## [OBJECTIVE]
Reproduce all of the listing below without alteration.

## [DATA BLOCK]
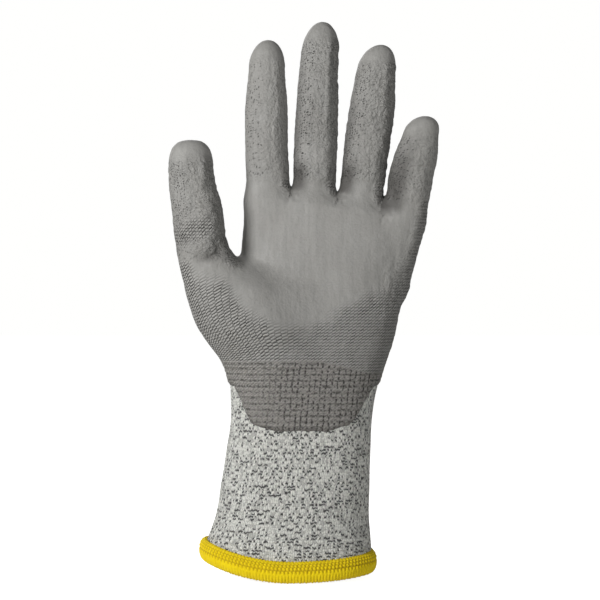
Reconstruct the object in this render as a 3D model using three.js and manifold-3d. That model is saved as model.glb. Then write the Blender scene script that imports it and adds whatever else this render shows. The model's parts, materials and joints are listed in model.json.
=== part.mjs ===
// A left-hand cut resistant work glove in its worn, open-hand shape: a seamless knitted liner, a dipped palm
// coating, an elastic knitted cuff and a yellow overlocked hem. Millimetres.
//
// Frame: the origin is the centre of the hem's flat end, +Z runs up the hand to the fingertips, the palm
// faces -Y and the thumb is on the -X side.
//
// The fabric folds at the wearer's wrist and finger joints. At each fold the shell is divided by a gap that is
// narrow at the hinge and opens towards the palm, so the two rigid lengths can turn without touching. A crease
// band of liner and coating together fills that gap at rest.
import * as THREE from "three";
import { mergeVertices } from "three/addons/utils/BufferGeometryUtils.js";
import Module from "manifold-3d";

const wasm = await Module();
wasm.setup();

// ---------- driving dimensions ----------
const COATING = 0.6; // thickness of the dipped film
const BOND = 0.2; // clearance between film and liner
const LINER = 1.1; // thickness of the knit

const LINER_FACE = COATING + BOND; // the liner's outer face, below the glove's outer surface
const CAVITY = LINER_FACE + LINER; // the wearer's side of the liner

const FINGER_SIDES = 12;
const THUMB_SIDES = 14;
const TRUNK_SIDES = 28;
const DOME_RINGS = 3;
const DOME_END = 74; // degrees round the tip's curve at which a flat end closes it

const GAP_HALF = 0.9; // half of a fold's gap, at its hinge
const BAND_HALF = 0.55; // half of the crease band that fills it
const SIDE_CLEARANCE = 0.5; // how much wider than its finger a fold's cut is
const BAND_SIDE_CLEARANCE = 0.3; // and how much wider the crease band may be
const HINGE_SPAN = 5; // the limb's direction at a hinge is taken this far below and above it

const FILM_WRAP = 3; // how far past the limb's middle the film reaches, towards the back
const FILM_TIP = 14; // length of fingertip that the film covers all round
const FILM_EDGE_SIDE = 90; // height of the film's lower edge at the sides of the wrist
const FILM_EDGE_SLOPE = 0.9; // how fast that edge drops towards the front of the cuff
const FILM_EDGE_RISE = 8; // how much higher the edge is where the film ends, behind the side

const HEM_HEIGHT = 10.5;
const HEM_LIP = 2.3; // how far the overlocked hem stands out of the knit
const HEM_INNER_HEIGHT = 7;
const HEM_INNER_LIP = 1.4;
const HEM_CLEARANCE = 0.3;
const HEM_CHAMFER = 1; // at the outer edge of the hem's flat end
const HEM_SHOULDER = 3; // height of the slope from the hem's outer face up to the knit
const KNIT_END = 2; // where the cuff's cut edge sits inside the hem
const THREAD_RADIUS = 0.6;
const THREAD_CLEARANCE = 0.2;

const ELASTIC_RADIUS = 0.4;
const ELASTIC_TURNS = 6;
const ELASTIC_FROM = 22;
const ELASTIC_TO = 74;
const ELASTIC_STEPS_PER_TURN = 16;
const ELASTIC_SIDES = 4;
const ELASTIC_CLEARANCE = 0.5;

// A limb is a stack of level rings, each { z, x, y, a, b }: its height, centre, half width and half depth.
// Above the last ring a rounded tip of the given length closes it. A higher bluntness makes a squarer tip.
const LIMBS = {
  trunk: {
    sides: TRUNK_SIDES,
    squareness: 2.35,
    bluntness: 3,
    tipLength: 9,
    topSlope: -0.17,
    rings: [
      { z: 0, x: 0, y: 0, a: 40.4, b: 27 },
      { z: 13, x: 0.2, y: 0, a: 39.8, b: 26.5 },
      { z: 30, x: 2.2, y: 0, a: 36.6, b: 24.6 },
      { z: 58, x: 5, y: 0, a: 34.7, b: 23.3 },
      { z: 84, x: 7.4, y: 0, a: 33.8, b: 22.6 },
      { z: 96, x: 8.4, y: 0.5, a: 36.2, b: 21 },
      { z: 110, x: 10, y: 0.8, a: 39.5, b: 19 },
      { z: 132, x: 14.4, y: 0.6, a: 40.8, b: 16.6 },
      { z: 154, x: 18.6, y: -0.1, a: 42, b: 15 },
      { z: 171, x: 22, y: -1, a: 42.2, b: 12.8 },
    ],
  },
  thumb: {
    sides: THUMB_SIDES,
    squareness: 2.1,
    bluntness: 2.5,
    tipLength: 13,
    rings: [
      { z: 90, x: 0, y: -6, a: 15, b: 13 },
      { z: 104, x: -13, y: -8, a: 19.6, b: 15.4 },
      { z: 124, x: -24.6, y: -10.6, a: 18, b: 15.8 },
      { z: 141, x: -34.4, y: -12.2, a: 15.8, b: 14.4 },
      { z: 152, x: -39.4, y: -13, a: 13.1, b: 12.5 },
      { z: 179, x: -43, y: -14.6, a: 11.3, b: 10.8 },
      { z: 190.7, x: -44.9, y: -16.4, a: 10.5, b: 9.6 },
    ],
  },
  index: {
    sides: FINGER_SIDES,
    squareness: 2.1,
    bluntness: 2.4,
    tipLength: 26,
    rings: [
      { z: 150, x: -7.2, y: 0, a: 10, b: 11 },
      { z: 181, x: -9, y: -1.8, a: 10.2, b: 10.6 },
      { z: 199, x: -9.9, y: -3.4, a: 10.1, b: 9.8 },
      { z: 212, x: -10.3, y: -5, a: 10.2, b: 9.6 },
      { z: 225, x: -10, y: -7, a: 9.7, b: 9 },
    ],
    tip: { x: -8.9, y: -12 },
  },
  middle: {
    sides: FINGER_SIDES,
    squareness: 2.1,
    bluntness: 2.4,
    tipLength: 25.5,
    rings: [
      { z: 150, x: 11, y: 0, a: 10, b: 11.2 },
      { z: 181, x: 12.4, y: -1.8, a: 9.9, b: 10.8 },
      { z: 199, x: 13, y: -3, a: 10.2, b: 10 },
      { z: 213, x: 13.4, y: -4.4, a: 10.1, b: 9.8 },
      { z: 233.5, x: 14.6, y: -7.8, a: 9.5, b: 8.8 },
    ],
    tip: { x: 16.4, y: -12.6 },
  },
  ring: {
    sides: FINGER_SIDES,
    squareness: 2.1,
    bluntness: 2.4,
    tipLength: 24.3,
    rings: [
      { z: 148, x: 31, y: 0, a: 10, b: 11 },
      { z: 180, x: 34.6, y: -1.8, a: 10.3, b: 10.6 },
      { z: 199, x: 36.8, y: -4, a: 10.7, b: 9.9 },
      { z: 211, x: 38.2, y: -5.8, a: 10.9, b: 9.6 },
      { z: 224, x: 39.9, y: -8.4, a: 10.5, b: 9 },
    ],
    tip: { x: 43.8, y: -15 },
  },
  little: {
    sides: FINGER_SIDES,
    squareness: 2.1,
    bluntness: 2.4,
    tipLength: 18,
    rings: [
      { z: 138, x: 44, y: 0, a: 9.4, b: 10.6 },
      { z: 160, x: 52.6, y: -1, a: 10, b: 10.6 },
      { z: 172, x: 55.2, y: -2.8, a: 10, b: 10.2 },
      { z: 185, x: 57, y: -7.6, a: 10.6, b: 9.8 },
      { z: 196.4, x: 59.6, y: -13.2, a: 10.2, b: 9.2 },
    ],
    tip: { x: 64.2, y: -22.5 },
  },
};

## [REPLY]
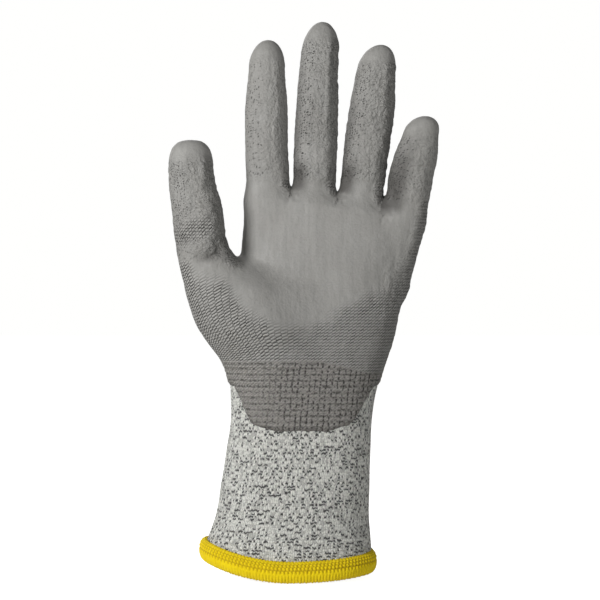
Reconstruct the object in this render as a 3D model using three.js and manifold-3d. That model is saved as model.glb. Then write the Blender scene script that imports it and adds whatever else this render shows. The model's parts, materials and joints are listed in model.json.
=== part.mjs ===
// A left-hand cut resistant work glove in its worn, open-hand shape: a seamless knitted liner, a dipped palm
// coating, an elastic knitted cuff and a yellow overlocked hem. Millimetres.
//
// Frame: the origin is the centre of the hem's flat end, +Z runs up the hand to the fingertips, the palm
// faces -Y and the thumb is on the -X side.
//
// The fabric folds at the wearer's wrist and finger joints. At each fold the shell is divided by a gap that is
// narrow at the hinge and opens towards the palm, so the two rigid lengths can turn without touching. A crease
// band of liner and coating together fills that gap at rest.
import * as THREE from "three";
import { mergeVertices } from "three/addons/utils/BufferGeometryUtils.js";
import Module from "manifold-3d";

const wasm = await Module();
wasm.setup();

// ---------- driving dimensions ----------
const COATING = 0.6; // thickness of the dipped film
const BOND = 0.2; // clearance between film and liner
const LINER = 1.1; // thickness of the knit

const LINER_FACE = COATING + BOND; // the liner's outer face, below the glove's outer surface
const CAVITY = LINER_FACE + LINER; // the wearer's side of the liner

const FINGER_SIDES = 12;
const THUMB_SIDES = 14;
const TRUNK_SIDES = 28;
const DOME_RINGS = 3;
const DOME_END = 74; // degrees round the tip's curve at which a flat end closes it

const GAP_HALF = 0.9; // half of a fold's gap, at its hinge
const BAND_HALF = 0.55; // half of the crease band that fills it
const SIDE_CLEARANCE = 0.5; // how much wider than its finger a fold's cut is
const BAND_SIDE_CLEARANCE = 0.3; // and how much wider the crease band may be
const HINGE_SPAN = 5; // the limb's direction at a hinge is taken this far below and above it

const FILM_WRAP = 3; // how far past the limb's middle the film reaches, towards the back
const FILM_TIP = 14; // length of fingertip that the film covers all round
const FILM_EDGE_SIDE = 90; // height of the film's lower edge at the sides of the wrist
const FILM_EDGE_SLOPE = 0.9; // how fast that edge drops towards the front of the cuff
const FILM_EDGE_RISE = 8; // how much higher the edge is where the film ends, behind the side

const HEM_HEIGHT = 10.5;
const HEM_LIP = 2.3; // how far the overlocked hem stands out of the knit
const HEM_INNER_HEIGHT = 7;
const HEM_INNER_LIP = 1.4;
const HEM_CLEARANCE = 0.3;
const HEM_CHAMFER = 1; // at the outer edge of the hem's flat end
const HEM_SHOULDER = 3; // height of the slope from the hem's outer face up to the knit
const KNIT_END = 2; // where the cuff's cut edge sits inside the hem
const THREAD_RADIUS = 0.6;
const THREAD_CLEARANCE = 0.2;

const ELASTIC_RADIUS = 0.4;
const ELASTIC_TURNS = 6;
const ELASTIC_FROM = 22;
const ELASTIC_TO = 74;
const ELASTIC_STEPS_PER_TURN = 16;
const ELASTIC_SIDES = 4;
const ELASTIC_CLEARANCE = 0.5;

// A limb is a stack of level rings, each { z, x, y, a, b }: its height, centre, half width and half depth.
// Above the last ring a rounded tip of the given length closes it. A higher bluntness makes a squarer tip.
const LIMBS = {
  trunk: {
    sides: TRUNK_SIDES,
    squareness: 2.35,
    bluntness: 3,
    tipLength: 9,
    topSlope: -0.17,
    rings: [
      { z: 0, x: 0, y: 0, a: 40.4, b: 27 },
      { z: 13, x: 0.2, y: 0, a: 39.8, b: 26.5 },
      { z: 30, x: 2.2, y: 0, a: 36.6, b: 24.6 },
      { z: 58, x: 5, y: 0, a: 34.7, b: 23.3 },
      { z: 84, x: 7.4, y: 0, a: 33.8, b: 22.6 },
      { z: 96, x: 8.4, y: 0.5, a: 36.2, b: 21 },
      { z: 110, x: 10, y: 0.8, a: 39.5, b: 19 },
      { z: 132, x: 14.4, y: 0.6, a: 40.8, b: 16.6 },
      { z: 154, x: 18.6, y: -0.1, a: 42, b: 15 },
      { z: 171, x: 22, y: -1, a: 42.2, b: 12.8 },
    ],
  },
  thumb: {
    sides: THUMB_SIDES,
    squareness: 2.1,
    bluntness: 2.5,
    tipLength: 13,
    rings: [
      { z: 90, x: 0, y: -6, a: 15, b: 13 },
      { z: 104, x: -13, y: -8, a: 19.6, b: 15.4 },
      { z: 124, x: -24.6, y: -10.6, a: 18, b: 15.8 },
      { z: 141, x: -34.4, y: -12.2, a: 15.8, b: 14.4 },
      { z: 152, x: -39.4, y: -13, a: 13.1, b: 12.5 },
      { z: 179, x: -43, y: -14.6, a: 11.3, b: 10.8 },
      { z: 190.7, x: -44.9, y: -16.4, a: 10.5, b: 9.6 },
    ],
  },
  index: {
    sides: FINGER_SIDES,
    squareness: 2.1,
    bluntness: 2.4,
    tipLength: 26,
    rings: [
      { z: 150, x: -7.2, y: 0, a: 10, b: 11 },
      { z: 181, x: -9, y: -1.8, a: 10.2, b: 10.6 },
      { z: 199, x: -9.9, y: -3.4, a: 10.1, b: 9.8 },
      { z: 212, x: -10.3, y: -5, a: 10.2, b: 9.6 },
      { z: 225, x: -10, y: -7, a: 9.7, b: 9 },
    ],
    tip: { x: -8.9, y: -12 },
  },
  middle: {
    sides: FINGER_SIDES,
    squareness: 2.1,
    bluntness: 2.4,
    tipLength: 25.5,
    rings: [
      { z: 150, x: 11, y: 0, a: 10, b: 11.2 },
      { z: 181, x: 12.4, y: -1.8, a: 9.9, b: 10.8 },
      { z: 199, x: 13, y: -3, a: 10.2, b: 10 },
      { z: 213, x: 13.4, y: -4.4, a: 10.1, b: 9.8 },
      { z: 233.5, x: 14.6, y: -7.8, a: 9.5, b: 8.8 },
    ],
    tip: { x: 16.4, y: -12.6 },
  },
  ring: {
    sides: FINGER_SIDES,
    squareness: 2.1,
    bluntness: 2.4,
    tipLength: 24.3,
    rings: [
      { z: 148, x: 31, y: 0, a: 10, b: 11 },
      { z: 180, x: 34.6, y: -1.8, a: 10.3, b: 10.6 },
      { z: 199, x: 36.8, y: -4, a: 10.7, b: 9.9 },
      { z: 211, x: 38.2, y: -5.8, a: 10.9, b: 9.6 },
      { z: 224, x: 39.9, y: -8.4, a: 10.5, b: 9 },
    ],
    tip: { x: 43.8, y: -15 },
  },
  little: {
    sides: FINGER_SIDES,
    squareness: 2.1,
    bluntness: 2.4,
    tipLength: 18,
    rings: [
      { z: 138, x: 44, y: 0, a: 9.4, b: 10.6 },
      { z: 160, x: 52.6, y: -1, a: 10, b: 10.6 },
      { z: 172, x: 55.2, y: -2.8, a: 10, b: 10.2 },
      { z: 185, x: 57, y: -7.6, a: 10.6, b: 9.8 },
      { z: 196.4, x: 59.6, y: -13.2, a: 10.2, b: 9.2 },
    ],
    tip: { x: 64.2, y: -22.5 },
  },
};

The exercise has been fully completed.